Queer Rhetoric

INTRODUCTION  ||  DISIDENTIFICATION  ||  THEORY  ||  TECHNOLOGY  ||  QUEER RHETORIC  ||  LOGOS  ||  PATHOS  ||  ETHOS  ||  TONGUES  ||  WORKS CITED

 

But sometimes, the status quo isn’t enough. Sometimes anger, outrage, fear, and embodied boldness must intervene to break silences, to launch critique, to provoke. Indeed, Warner’s conceptualization of the public sphere as significantly “poetic” strikes us as a very queer understanding. For is it not in the poetic that we encounter the excesses of the rational, the margins of logical understanding, often brought to the center of discourses as persuasive appeal? We call this a queer understanding in the sense of “queer” that follows on the heels of the work of queer theorists and activists, who broadly understand the notion of “queering” as a deep questioning of normative understandings and practices of identity as figured on and through sexual (hetero)norms. As theorists from Michel Foucault to Judith Butler to David Halperin have made clear, our identities and modes of figuring self are dominated by discourses of normative gender and heteronormative sexuality, which discipline how we articulate both the truth of our being and the values in which we invest. The figure of the queer insists on disrupting such normative understandings, creating a space—a poetic space, as Warner might have it—to address and potentially give voice to the excesses of normalization, the excluded others, the residuals of the processes of economizing desire along “straight” and narrow pathways.

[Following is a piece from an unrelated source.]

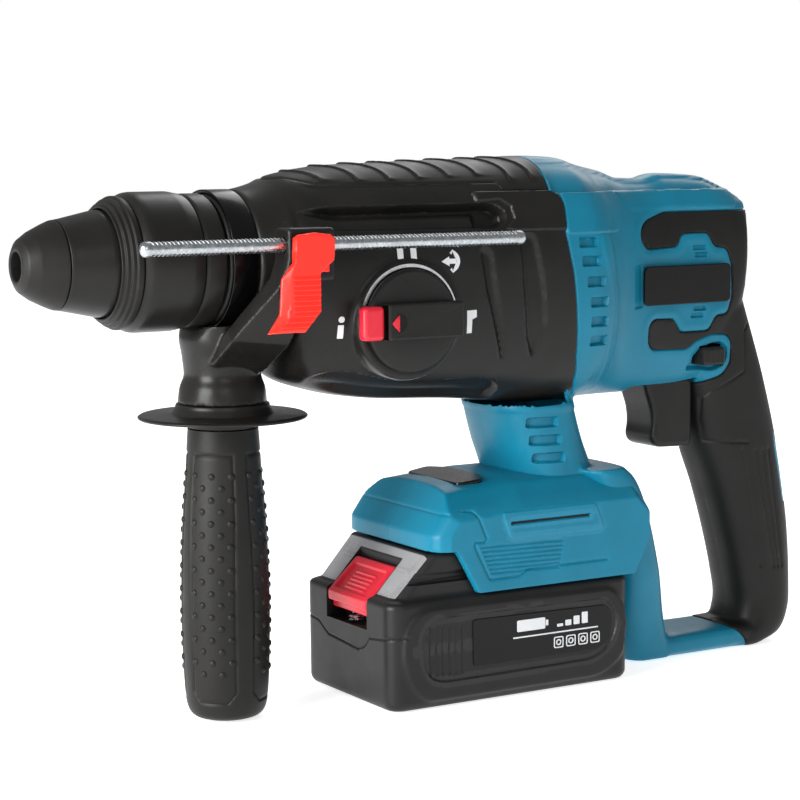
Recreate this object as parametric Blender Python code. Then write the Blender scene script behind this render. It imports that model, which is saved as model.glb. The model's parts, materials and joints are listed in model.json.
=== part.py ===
"""Cordless rotary hammer with a D-handle, a side handle and a slide-on battery.

Sizes are in millimetres in the barrel frame: X runs back along the barrel from the chuck to the
handle, Y points to the user's right, Z is up, and the barrel axis is y = 0, z = 0.
Objects are made in metres, with the world origin in the middle of the battery's bottom face.
"""

import math

import bmesh
import bpy
from mathutils import Matrix, Vector

MM = 0.001
GAP = 0.3                      # clearance between pieces that touch
FLOOR_Z = -182.5               # what the battery and the foot stand on
BATTERY_MID_X = 167.6
STAND = Vector((BATTERY_MID_X, 0.0, FLOOR_Z))

# chuck and spindle
NOSE_X = -32.0
NOSE_R = 17.1
SLEEVE_FRONT_X = -16.4
SLEEVE_REAR_X = 4.0
SLEEVE_REAR_R = 20.4
COLLAR_FRONT_X = 9.3
COLLAR_REAR_X = 34.4
COLLAR_R = 27.0
REAR_RING_END_X = 43.8
REAR_RING_R = 26.0
BIT_BORE_R = 5.2
SPINDLE_R = 13.5
CYLINDER_R = 15.5
CYLINDER_BORE_R = 12.3
PISTON_R = 12.0

# gear train
COARSE_MODULE = 1.3
SPINDLE_TEETH = 30
SPINDLE_PINION_TEETH = 10
FINE_MODULE = 1.0
SHAFT_TEETH = 30
MOTOR_TEETH = 8
SHAFT_Z = -COARSE_MODULE * (SPINDLE_TEETH + SPINDLE_PINION_TEETH) / 2
MOTOR_Z = SHAFT_Z + FINE_MODULE * (SHAFT_TEETH + MOTOR_TEETH) / 2
WOBBLE_X = 140.0

# casings
HOUSING_NECK_X = 44.4
HOUSING_NECK_R = 25.8
HOUSING_END_X = 193.0
WALL = 2.6
PAD_LIFT = 0.7
MOTOR_CAVITY_R = 30.2
NOSE_TOP_Z = -112.7             # upper edge of the base's upright nose
NOSE_SLOPE = 0.732             # how far the nose leans back for each millimetre of height
BASE_TOP_Z = -93.4
# y, front x, top z of the base's slices, from the left side to the middle
BASE_SLICES = [(-37.5, 135.6, -104.8), (-35.6, 131.8, -102.6), (-31.0, 129.6, -98.6),
               (-25.0, 128.8, BASE_TOP_Z)]
RAIL_Z = -129.0
CEILING_Z = -119.6
SCREW_PLACES = [(292.0, 12.0), (282.0, -176.6)]
VENT_COUNT = 6
VENT_PITCH = 8.3
VENT_TOP_Z = 3.8
VENT_HALF_HEIGHT = 1.9

# side handle
HANDLE_X = 53.0
GRIP_BOTTOM_Z = FLOOR_Z + 0.4
ROD_Y = -44.0
ROD_Z = 7.0
ROD_R = 2.9
ROD_FRONT_X = -1.6
ROD_LENGTH = 168.5
BLOCK_FACE_Y = -48.4
BUTTON_TRAVEL = 2.0

# mode dial
DIAL_X = 116.5
DIAL_Z = -24.5
DIAL_R = 21.5
DIAL_SEAT_Y = -38.0
BAR_REACH = 25.5               # how far the dial's bar reaches towards its lock button
BAR_TAIL = 19.0                # and away from it

# battery
BATTERY_FRONT_X = 108.2
BATTERY_REAR_X = 227.0
BATTERY_HALF_WIDTH = 36.2
PANEL_Y = 37.5                 # face of the raised side panels
BATTERY_SPLIT_Z = -158.0
BATTERY_SHOULDER_Z = -139.5
BATTERY_TOP_Z = CEILING_Z - GAP - 0.2

COLOURS = {
    "blue_plastic": ((0.026, 0.231, 0.392), 0.42, 0.0),
    "black_plastic": ((0.012, 0.012, 0.013), 0.45, 0.0),
    "black_rubber": ((0.010, 0.010, 0.010), 0.75, 0.0),
    "red_plastic": ((0.80, 0.035, 0.022), 0.38, 0.0),
    "crimson_plastic": ((0.60, 0.022, 0.050), 0.38, 0.0),
    "battery_plastic": ((0.016, 0.016, 0.017), 0.50, 0.0),
    "gloss_black": ((0.006, 0.006, 0.006), 0.15, 0.0),
    "zinc_steel": ((0.50, 0.51, 0.52), 0.35, 1.0),
    "hard_steel": ((0.32, 0.32, 0.33), 0.30, 1.0),
    "spring_steel": ((0.40, 0.40, 0.42), 0.30, 1.0),
    "cast_aluminium": ((0.55, 0.56, 0.57), 0.45, 1.0),
    "copper_winding": ((0.62, 0.25, 0.10), 0.40, 1.0),
    "cell_wrap": ((0.10, 0.25, 0.12), 0.50, 0.0),
    "green_board": ((0.02, 0.16, 0.06), 0.50, 0.0),
}


# ---------------------------------------------------------------- scene helpers

def clear_scene():
    for old in list(bpy.data.objects):
        bpy.data.objects.remove(old, do_unlink=True)


def material(slot):
    """One Principled material for each object, named after its slot."""
    colour, roughness, metallic = COLOURS[slot]
    made = bpy.data.materials.new(slot)
    made.use_nodes = True
    shader = made.node_tree.nodes["Principled BSDF"]
    shader.inputs["Base Color"].default_value = (*colour, 1.0)
    shader.inputs["Roughness"].default_value = roughness
    shader.inputs["Metallic"].default_value = metallic
    made.diffuse_color = (*colour, 1.0)
    return made


def world(point):
    """A barrel-frame point in millimetres as world metres."""
    return (Vector(point) - STAND) * MM


def group(name, pivot):
    """An empty on a joint's axis, which carries the pieces that move together."""
    empty = bpy.data.objects.new(name + "_pivot", None)
    empty.location = world(pivot)
    bpy.context.scene.collection.objects.link(empty)
    return empty


def place(name, bm, slot, pivot=(0.0, 0.0, 0.0), parent=None):
    """Links a mesh made in barrel millimetres as an object with its origin at the pivot."""
    bmesh.ops.recalc_face_normals(bm, faces=bm.faces)
    bmesh.ops.translate(bm, verts=bm.verts, vec=-Vector(pivot))
    bmesh.ops.scale(bm, verts=bm.verts, vec=(MM, MM, MM))
    mesh = bpy.data.meshes.new(name)
    bm.to_mesh(mesh)
    bm.free()
    mesh.shade_smooth()
    mesh.set_sharp_from_angle(angle=math.radians(35))
    made = bpy.data.objects.new(name, mesh)
    bpy.context.scene.collection.objects.link(made)
    made.location = world(pivot)
    if parent:
        made.parent = parent
        made.location = world(pivot) - parent.location
    if slot:
        mesh.materials.append(material(slot))
    return made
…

With this theoretical backdrop in mind, we argue here that queer rhetoric names a constellation of discursive practices that emerge at different times for different groups in order to articulate resistance to regimes of sexualized normalization. Such strategies seek to remedy the impoverishment of our imaginations, of our sexual and gender imaginary, and to re-introduce into public discourse the imagination of bodies that exceed the normalizations of the juridical, political, medical culture that “fixes” things. Our particular exploration of queer rhetorical strategies emphasizes two dimensions. First, we take seriously Warner’s sense of the “poetical” nature of rhetorical play in the public sphere. To that end, we offer a brief genealogy of the emergence of poetical rhetorical practices in the public sphere in the nineteenth century. Second, we show, in a few contemporary examples, how those practices actively queer (hetero)normative understandings of rhetorical practice: ethos, logos, and pathos. Indeed, our intervention in this essay will argue that as they circulate in the public sphere, ethos, logos, and pathos (reflecting as they do Aristotle’s own ethos as it is articulated in histories of Western rhetoric) circulate in the service of heteronormativizing rhetorical strategies. We maintain the necessity of queering such normalization to create productive rhetorical space for alternative views, critical differences, and possible freedoms.